DSPRelated.com
Forums

Hidden markov models implementaion

Started by ahmad June 9, 2005
Sir i have problem using HMM for speech recognition....
My problem statement is that i want to identify the sequence of arabic
phonemes present in the speech file... I have calculated certain
features like MFCC, wavelet, spectrogram etc for the speech file. These
features are in numerical format ( not probabilities ). There are 28
arabic phonemes. I have studied some literature related to HMM, which
require some data as emission matrix, transition matrix, states,
observations/emissions/outcomes....

sir how can i model my problem using HMM. How can i calculate
transition matrix ??? as phoneme can occur in either order in speech
file. There is no particular rule which can tell me about the
probability of a phoneme to be the next one. Similarly how can i use
feature vector in emission matrix as emission marix requires that every
row's probability sum should be 1.

which item is representing my states. ( feature vector or phoneme set )
which item is representing my observations/emissions. ( feature vector
or phoneme set )

If u have some idea to use HMM for my problem, kindly send me your
suggestion in this regard....

ahmad wrote:

> Sir i have problem using HMM for speech recognition.... > My problem statement is that i want to identify the sequence of arabic > phonemes present in the speech file... I have calculated certain > features like MFCC, wavelet, spectrogram etc for the speech file. These > features are in numerical format ( not probabilities ). There are 28 > arabic phonemes.

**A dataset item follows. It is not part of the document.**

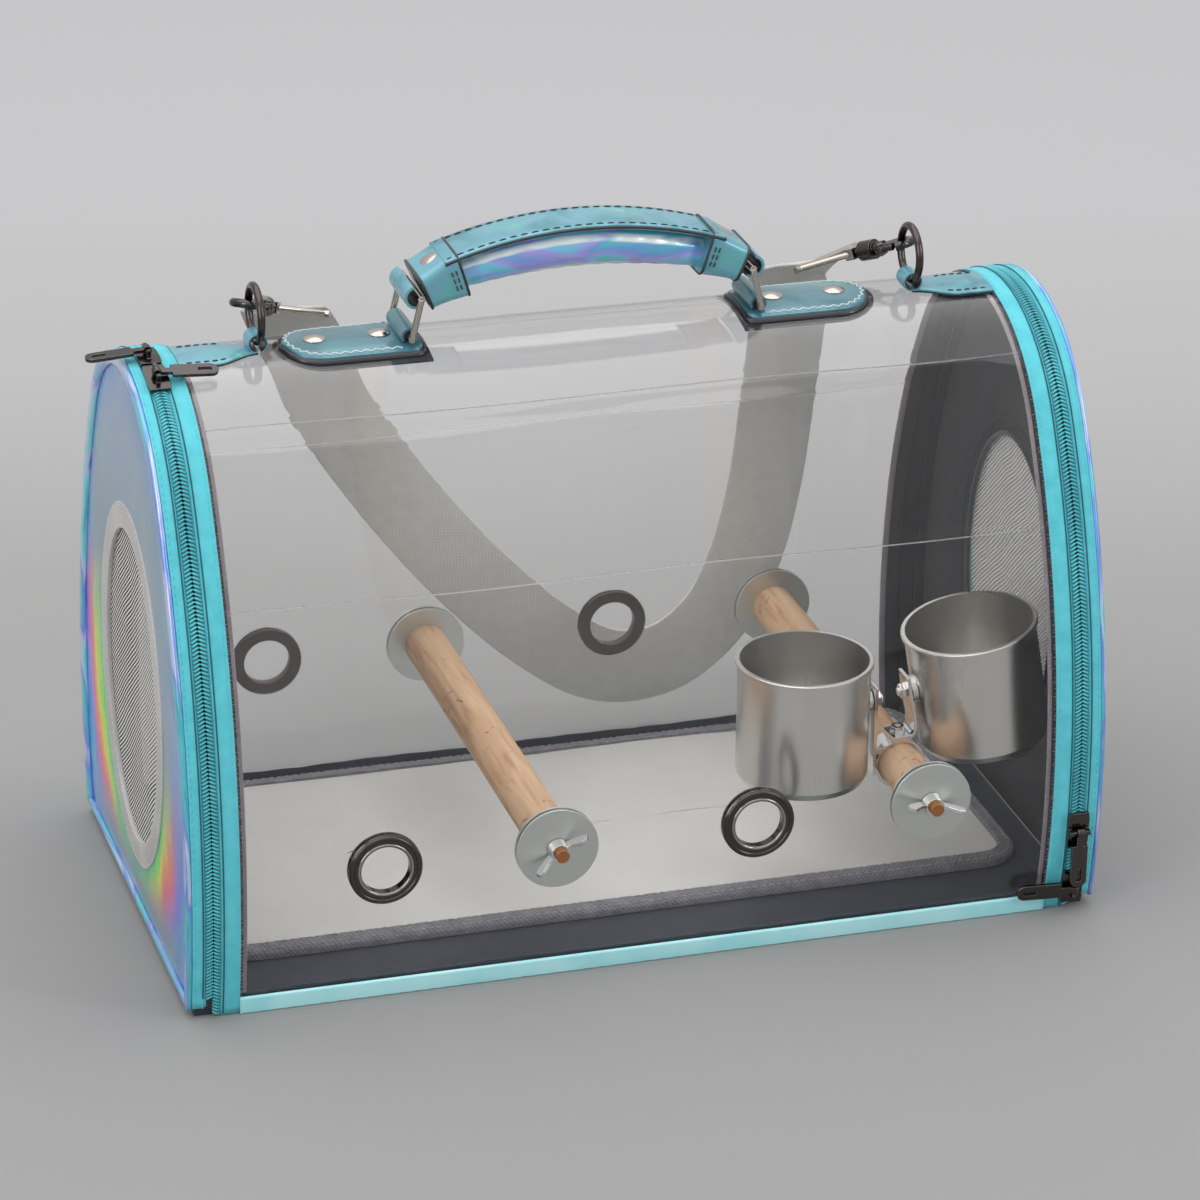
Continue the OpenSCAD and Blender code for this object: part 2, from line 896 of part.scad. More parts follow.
module door_lining(s) {
  color(charcoal)
    handed(s)
      difference() {
        arch_slice(x_in_lining, x_in_panel, -welt_in, door_z);
        oval(0, far, win_w - trim_w, win_h - trim_w, win_z);
      }
}

module left_door_lining() {
  door_lining(-1);
}

module right_door_lining() {
  door_lining(1);
}

module door_zip(s) {
  color(teal)
    handed(s)
      union() {
        arch_band(coil_o - lap, x_panel - 2 * join, 0, tape_t, zip_z);
        arch_band(coil_o - coil_w, coil_o, coil_lo, coil_hi, zip_z);
      }
}

module left_door_zip() {
  door_zip(-1);
}

module right_door_zip() {
  door_zip(1);
}

module window_trim(s) {
  color([0.78, 0.78, 0.76])
    handed(s)
      difference() {
        oval(x_panel, x_panel + trim_t, win_w, win_h, win_z);
        oval(0, far, win_w - trim_w, win_h - trim_w, win_z);
      }
}

module left_window_trim() {
  window_trim(-1);
}

module right_window_trim() {
  window_trim(1);
}

module window_mesh(s) {
  color([0.6, 0.6, 0.58])
    handed(s)
      oval(x_in_panel + mesh_in, x_in_panel + mesh_in + mesh_t, win_w - trim_w, win_h - trim_w, win_z);
}

module left_window_mesh() {
  window_mesh(-1);
}

module right_window_mesh() {
  window_mesh(1);
}

// A slider on an arc of radius r, built round the +Y direction; across: its bail runs along X
module slider_shape(r, across) {
  half = slider_l / 2 / r * 180 / PI;
  half_wedge = wedge_l / 2 / r * 180 / PI;
  w = slider_w / 2;
  union() {
    intersection() {
      union() {
        arc_x(r + plate_lo, r + plate_hi, chain_x - w, chain_x + w, half);
        arc_x(r + under_lo, r + under_hi, chain_x - w, chain_x + w, half);
      }
      translate([chain_x, r + slider_l, 0])
        rotate([90, 0, 0])
          linear_extrude(2 * slider_l)
            polygon([[slider_bevel - w, slider_l], [-w, slider_l * 0.3], [-w, -slider_l * 0.3],
              [slider_bevel - w, -slider_l], [w - slider_bevel, -slider_l],
              [w, -slider_l * 0.3], [w, slider_l * 0.3], [w - slider_bevel, slider_l]]);
    }
    arc_x(r + under_hi - fin_t / 2, r + plate_lo + fin_t / 2, chain_x - fin_t / 2,
      chain_x + fin_t / 2, half_wedge);
    arc_x(r + tape_t + side_gap, r + plate_lo + fin_t / 2, chain_x - w, coil_i - side_gap,
      half * 0.7);
    arc_x(r + under_hi - fin_t / 2, r - side_gap, chain_x - w, coil_i - side_gap, half * 0.7);
    translate([chain_x, r + bail_h, 0])
      rotate([0, across ? 90 : 0, 0])
        union() {
          cylinder(h = bail_l, r = bar_r, center = true);
          for (m = [-1, 1])
            translate([0, -leg_drop, m * bail_l / 2])
              cube(leg, center = true);
        }
  }
}

// Carry a slider's own shape to its place: top arc (side = 0), or front side arc (side = 1)
module place(s, side, angle) {
  handed(s)
    translate([0, side == 0 ? 0 : side_y, side == 0 ? top_z : belly_z])
      rotate([side == 0 ? angle : 180 - angle, 0, 0])
        children();
}

module left_front_slider() {
  color(gunmetal)
    place(-1, 0, front_park)
      slider_shape(top_r, false);
}

module left_rear_slider() {
  color(gunmetal)
    place(-1, 0, rear_park)
      slider_shape(top_r, false);
}

module right_upper_slider() {
  color(gunmetal)
    place(1, 1, upper_park)
      slider_shape(side_r, true);
}

module right_lower_slider() {
  color(gunmetal)
    place(1, 1, lower_park)
      slider_shape(side_r, false);
}

// A pull tab: an eye round the bail's bar and a flat tab with a slot, running along +X
module pull_shape() {
  difference() {
    union() {
      cylinder(h = eye_w, r = eye_r, center = true);
      translate([eye_r / 2, -pull_t / 2, -eye_w / 2])
        cube([pull_neck - eye_r / 2 + lap, pull_t, eye_w]);
      translate([pull_neck, -pull_t / 2, -pull_w / 2])
        cube([pull_l - pull_neck - pull_w / 2, pull_t, pull_w]);
      translate([pull_l - pull_w / 2, 0, 0])
        rotate([90, 0, 0])
          cylinder(h = pull_t, r = pull_w / 2, center = true);
    }
    cylinder(h = far, r = bar_r + bar_gap, center = true);
    translate([pull_l - pull_slot_in, -pull_t, -pull_slot[1] / 2])
      cube([pull_slot[0], 2 * pull_t, pull_slot[1]]);
  }
}

module left_front_pull() {
  color(gunmetal)
    place(-1, 0, front_park)
      translate([chain_x, top_r + bail_h, 0])
        rotate([0, 0, 180 + pull_lay])
          pull_shape();
}

module left_rear_pull() {
  color(gunmetal)
    place(-1, 0, rear_park)
      translate([chain_x, top_r + bail_h, 0])
        rotate([0, 0, -pull_lay])
          pull_shape();
}

module right_upper_pull() {
  color(gunmetal)
    place(1, 1, upper_park)
      translate([chain_x, side_r + bail_h, 0])
        rotate([0, -90, 0])
          rotate([0, 0, -upper_park])
            pull_shape();
}

module right_lower_pull() {
  color(gunmetal)
    place(1, 1, lower_park)
      translate([chain_x, side_r + bail_h, 0])
        rotate([0, 0, 180 + pull_lay])
          pull_shape();
}

// Handle: positions on the bow, as an angle from its middle, positive to the right
function bow(a, o) = [handle_x + (bow_r + o) * sin(a), bow_z + (bow_r + o) * cos(a)];

module handle_roll() {
  color(holo)
    translate([handle_x, 0, bow_z])
      rotate([90, 0, 0])
        rotate_extrude(angle = 2 * cuff_a, start = 90 - cuff_a, $fn = 360)
          translate([bow_r, 0])
            circle(r = roll_r, $fn = 40);
}

// The stitched strap over the roll, with a cuff folded round each loop
module handle_strap() {
  half = (cuff_w - 1) / 2;
  color(holo)
    difference() {
      rotate([90, 0, 0])
        union() {
          translate([handle_x, bow_z])
            rotate_extrude(angle = 2 * cuff_a, start = 90 - cuff_a, $fn = 360)
              translate([bow_r + roll_r + 0.05, -half])
                square([strap_top - roll_r - 0.05, 2 * half]);
          linear_extrude(cuff_w, center = true)
            for (m = [-1, 1])
              polygon([bow(m * cuff_a, -roll_r + 1), bow(m * cuff_a, strap_top),
                bow(m * (cuff_a + cuff_step), cuff_mid), bow(m * (bow_end + 0.7), grip_up + 4.4),
                bow(m * (bow_end + 1.5), grip_up + 1.8), bow(m * (bow_end + 1.5), grip_up - 1.8),
                bow(m * (bow_end + 0.7), grip_up - 4.4), bow(m * (bow_end - 0.6), grip_up - 5.6),
                bow(m * (cuff_a + 3.4), -7.4)]);
        }
      translate([grip_l, 0, grip_z])
        rotate([90, 0, 0])
          cylinder(h = far, r = loop_wire + pin_gap, center = true);
      translate([grip_r, 0, grip_z])
        rotate([90, 0, 0])
          cylinder(h = far, r = loop_wire + loop_play, center = true);
    }
}

module cuff_rivets() {
  a = bow(cuff_a, strap_top);
  b = bow(cuff_a + cuff_step, cuff_mid);
  color(steel)
    translate([handle_x, 0, 0])
      for (m = [0, 1])
        mirror([m, 0, 0])
          translate([(a[0] + b[0]) / 2 - handle_x, 0, (a[1] + b[1]) / 2])
            rotate([0, atan2(a[1] - b[1], b[0] - a[0]), 0])
              rivet_head(cuff_rivet_r);
}

// A rectangular wire loop standing on its lower pin
module loop(s) {
  h = loop_w / 2 + loop_wire;
  color([0.7, 0.68, 0.66])
    translate([s < 0 ? pin_l : pin_r, 0, pin_z])
      rotate([0, -s * lean, 0])
        union() {
          for (z = [0, loop_h])
            translate([0, 0, z])
              rotate([90, 0, 0])
                cylinder(h = 2 * h + 1, r = loop_wire, center = true);
          for (y = [-h, h])
            translate([0, y, 0])
              cylinder(h = loop_h, r = loop_wire - 0.15);
        }
}

module left_loop() {
  loop(-1);
}

module right_loop() {
  loop(1);
}

// A cup with a rolled rim, its axis through the origin
module cup_shape() {
  wall = cup_r - wall_in;
  rotate_extrude($fn = 96)
    polygon([[0, 0], [wall - 4.3, 0], [wall - 1.4, 1.4], [wall, 4.5], [wall, cup_h - 2.4],
      [cup_r, cup_h - 1.8], [cup_r, cup_h - 0.4], [cup_r - 0.4, cup_h], [wall - cup_t, cup_h],
      [wall - cup_t, 5], [wall - 2.4, 2.4], [wall - 4.8, cup_t + 0.4], [0, cup_t + 0.4]]);
}

// A cup's boss and the threaded stub that carries it, along +X from the cup's wall
module cup_stub(boss_r) {
  rotate([0, 90, 0])
    union() {
      cylinder(h = boss_l, r = boss_r);
      cylinder(h = stub_l, r = bolt_r);
    }
}

module left_cup() {
  color(steel)
    union() {
      translate([cup_l_x, clamp_y, cup_base_z])
        cup_shape();
      translate([strip_x - boss_gap - boss_l, clamp_y, bolt_z])
        cup_stub(5);
    }
}

// The right cup leans, turned about its bolt
module right_cup() {
  color(steel)
    translate([cup_r_bolt[0], clamp_y, cup_r_bolt[2]])
      rotate([0, -cup_tilt, 0])
        union() {
          translate([cup_out, 0, -cup_drop])
            cup_shape();
          translate([boss_l + boss_gap, 0, 0])
            mirror([1, 0, 0])
              cup_stub(6);
        }
}

// The chrome bracket that saddles the right dowel and carries both cups
module cup_clamp() {
  color(steel)
    difference() {
      translate([0, clamp_y, 0])
        rotate([90, 0, 0])
          linear_extrude(clamp_w, center = true)
            difference() {
              union() {
                translate([strip_x, perch_z - strip_foot])
                  square([clamp_t, bolt_z - perch_z + strip_foot + strip_over]);
                translate([perch_r_x, perch_z])
                  circle(r = saddle_r + clamp_t);
                translate([strip_x, perch_z + lip[0]])
                  square(lip);
                translate([perch_r_x - seat_w, perch_z + saddle_r])
                  square([2 * seat_w, seat_z - perch_z - saddle_r]);
                arms();
              }
              translate([perch_r_x, perch_z])
                circle(r = saddle_r);
              translate([perch_r_x - saddle_cut, perch_z - cup_r])
                square([cup_r + saddle_cut, cup_r]);
            }
      translate([strip_x - clamp_t, clamp_y, bolt_z])
        rotate([0, 90, 0])
          cylinder(h = clamp_w, r = bolt_r + thread_gap);
      translate([cup_r_bolt[0], clamp_y, cup_r_bolt[2]])
        rotate([0, 90 - cup_tilt, 0])
          cylinder(h = clamp_w, r = bolt_r + thread_gap, center = true);
    }
}

// The outlines of the two arms that rise from the seat: to the left strip and to the right bolt
module arms() {
  b = [cup_r_bolt[0], cup_r_bolt[2]];
  up = [-sin(cup_tilt), cos(cup_tilt)];
  out = [cos(cup_tilt), sin(cup_tilt)];
  low = b - arm_low * up;
  heel = [perch_r_x + seat_w - 0.6, seat_z - clamp_t];
  bend = [b[0] + 5, seat_z - clamp_t + 0.5];
  function curve(t) = (1 - t) * (1 - t) * heel + 2 * t * (1 - t) * bend + t * t * low;
  function inset(t) = -clamp_t * unit([(1 - t) * 0.1 + t * out[0], -(1 - t) + t * out[1]]);
  polygon(concat([for (i = [0 : arm_n]) curve(i / arm_n)],
    [b + arm_over * up, b + arm_over * up - clamp_t * out],
    [for (i = [arm_n : -1 : 0]) curve(i / arm_n) + inset(i / arm_n)]));
  polygon([[strip_x + 0.6, seat_z + 7.5], [perch_r_x - seat_w, seat_z - clamp_t],
    [perch_r_x - seat_w + 1.2, seat_z - clamp_t], [perch_r_x - seat_w + 0.6, seat_z],
    [strip_x + 0.6, seat_z + 9.6]]);
}

// The saddle's screw head and the two nuts on the cups' stubs
module clamp_screws() {
  color([0.8, 0.8, 0.8])
    union() {
      translate([perch_r_x, clamp_y, seat_z])
        difference() {
          cylinder(h = screw_h, r = screw_r, $fn = 6);
          translate([0, 0, screw_h - 1])
            cylinder(h = screw_h, r = socket_r);
        }
      translate([strip_x + clamp_t, clamp_y, bolt_z])
        rotate([0, 90, 0])
          nut();
      translate([cup_r_bolt[0], clamp_y, cup_r_bolt[2]])
        rotate([0, -90 - cup_tilt, 0])
          translate([0, 0, clamp_t])
            nut();
    }
}

module nut() {
  difference() {
    cylinder(h = nut_t, r = nut_r, $fn = 6);
    cylinder(h = far, r = bolt_r + thread_gap, center = true);
  }
}

clear_cover();
base_board();
front_sill();
rear_sill();
left_body_zip();
right_body_zip();
left_facing();
right_facing();
left_handle_tab();
right_handle_tab();
tab_backings();
tab_rivets();
left_ring_tab();
right_ring_tab();
eyelets();
left_perch();
right_perch();
perch_studs();
perch_washers();
floor_mat();
wing_nut_left_front();
wing_nut_left_rear();
wing_nut_right_front();
wing_nut_right_rear();
left_ring();
right_ring();
left_hook();
right_hook();
left_hook_eye();
right_hook_eye();
left_gate();
right_gate();
shoulder_strap();
left_door_panel();
left_door_lining();
left_door_zip();
left_window_trim();
left_window_mesh();
right_door_panel();
right_door_lining();
right_door_zip();
right_window_trim();
right_window_mesh();
left_front_slider();
left_rear_slider();
right_upper_slider();
right_lower_slider();
left_front_pull();
left_rear_pull();
right_upper_pull();
right_lower_pull();
handle_roll();
handle_strap();
cuff_rivets();
left_loop();
right_loop();
left_cup();
right_cup();
cup_clamp();
clamp_screws();
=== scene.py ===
"""Bird travel carrier: the visual model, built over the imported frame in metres."""

import logging
import math
from dataclasses import dataclass
from enum import Enum
from typing import Any, Callable, Sequence

import bpy
from mathutils import Matrix, Vector


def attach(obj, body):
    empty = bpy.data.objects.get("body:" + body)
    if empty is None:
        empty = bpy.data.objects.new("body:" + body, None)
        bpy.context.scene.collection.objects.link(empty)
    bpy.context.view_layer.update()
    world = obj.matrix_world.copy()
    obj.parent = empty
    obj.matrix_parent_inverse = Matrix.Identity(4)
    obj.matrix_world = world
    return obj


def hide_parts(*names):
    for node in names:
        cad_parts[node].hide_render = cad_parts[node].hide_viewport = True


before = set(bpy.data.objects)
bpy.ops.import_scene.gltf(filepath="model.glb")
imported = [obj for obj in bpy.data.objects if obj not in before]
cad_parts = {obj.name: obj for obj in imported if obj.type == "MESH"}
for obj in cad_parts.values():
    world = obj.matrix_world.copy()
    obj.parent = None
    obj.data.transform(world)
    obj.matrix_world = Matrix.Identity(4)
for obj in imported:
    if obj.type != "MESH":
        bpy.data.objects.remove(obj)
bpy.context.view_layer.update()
MM = 0.001
LOG = logging.getLogger("carrier")

Colour = tuple[float, float, float]
Profile = Sequence[tuple[float, float]]


def srgb(red: float, green: float, blue: float) -> Colour:
    """Turn a display colour of 0 to 255 a channel into scene-linear values.

    Args:
        red: Red channel.
        green: Green channel.
        blue: Blue channel.

    Returns:
        The three linear channels.
    """
    def linear(channel: float) -> float:
        """Undo the display curve of one channel."""
        c = channel / 255
        return c / 12.92 if c <= 0.04045 else ((c + 0.055) / 1.055) ** 2.4
    return linear(red), linear(green), linear(blue)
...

I have studied some literature related to HMM, which > require some data as emission matrix, transition matrix, states, > observations/emissions/outcomes....
OK, so the number of states is 28 (or 29 if you want to include silences).
> sir how can i model my problem using HMM. How can i calculate > transition matrix ??? as phoneme can occur in either order in speech > file. There is no particular rule which can tell me about the > probability of a phoneme to be the next one. Similarly how can i use > feature vector in emission matrix as emission marix requires that every > row's probability sum should be 1.
Google on "Baum-Welch". Any HMM is usually described by the triple (A, B, pi). A contains your state transition probabilities (29 x 29). B contains the probability that state n generates observation m; If your phonemes are ordered so that like ones are adjacent states, then you could model B as a 29 x 29 block-diagonal matrix (the off-diagonal probabilities indicating the probability that an adjacent phoneme is mis-recognised). pi is the initial state probability (set this to 1 in the "silence" state and zero for all 28 phoneme states). Then the Baum-Welch algorithm allows you to "learn" (A, B, pi) given sufficient data.
> which item is representing my states. ( feature vector or phoneme set )
Your phonemes are the unknowns (and unmeasureables). These are your states.
> which item is representing my observations/emissions. ( feature vector > or phoneme set )
The things you can measure are your feature set, so these are "observable" and are your observations.
> If u have some idea to use HMM for my problem, kindly send me your > suggestion in this regard....
I hope this isn't a homework problem. :-) Ciao, Peter K.